Mechanical property of cylindrical sandwich shell with gradient core of entangled wire mesh

To explore the wide-frequency damping and vibration-attenuation performances in the application of aerospace components, the cylindrical sandwich shell structure with a gradient core of entangled wire mesh was proposed in this paper. Firstly, the gradient cores of entangled wire mesh in the axial and radial directions were prepared by using an in-house Numerical Control weaving machine, and the metallurgical connection between skin sheets and the gradient core was performed using vacuum brazing. Secondly, to investigate the mechanical properties of cylindrical sandwich shells with axial or radial gradient cores, quasi-static and dynamic mechanical experiments were carried out.
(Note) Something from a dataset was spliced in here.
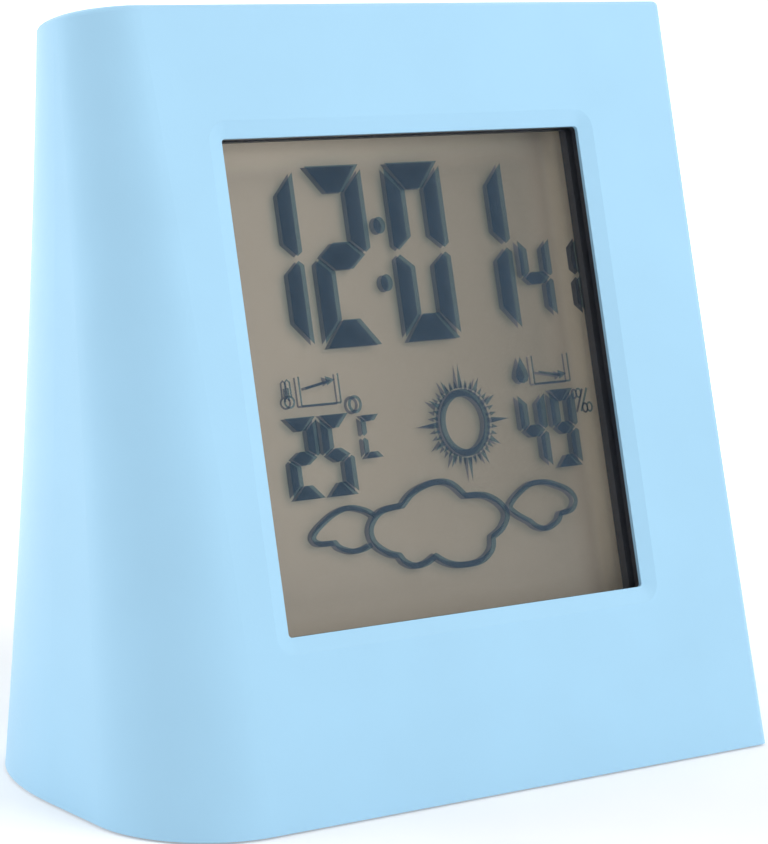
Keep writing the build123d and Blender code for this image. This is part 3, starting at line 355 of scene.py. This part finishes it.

The primary evaluations of mechanical properties include secant stiffness, natural frequency, Specific Energy Absorption (SEA), vibration acceleration level, and so on. The results suggest that the vibration-attenuation performance of the sandwich shell is remarkable when the high-density core layer is at the end of the shell or abuts the inner skin. The axial gradient material has almost no influence on the vibration frequencies of the shell, whereas the vibration frequencies increase dramatically when the high-density core layer approaches the skin. Moreover, compared to the conventional sandwich shells, the proposed functional grading cylindrical sandwich shell exhibits more potential in mass reduction, stiffness designing, and energy dissipation.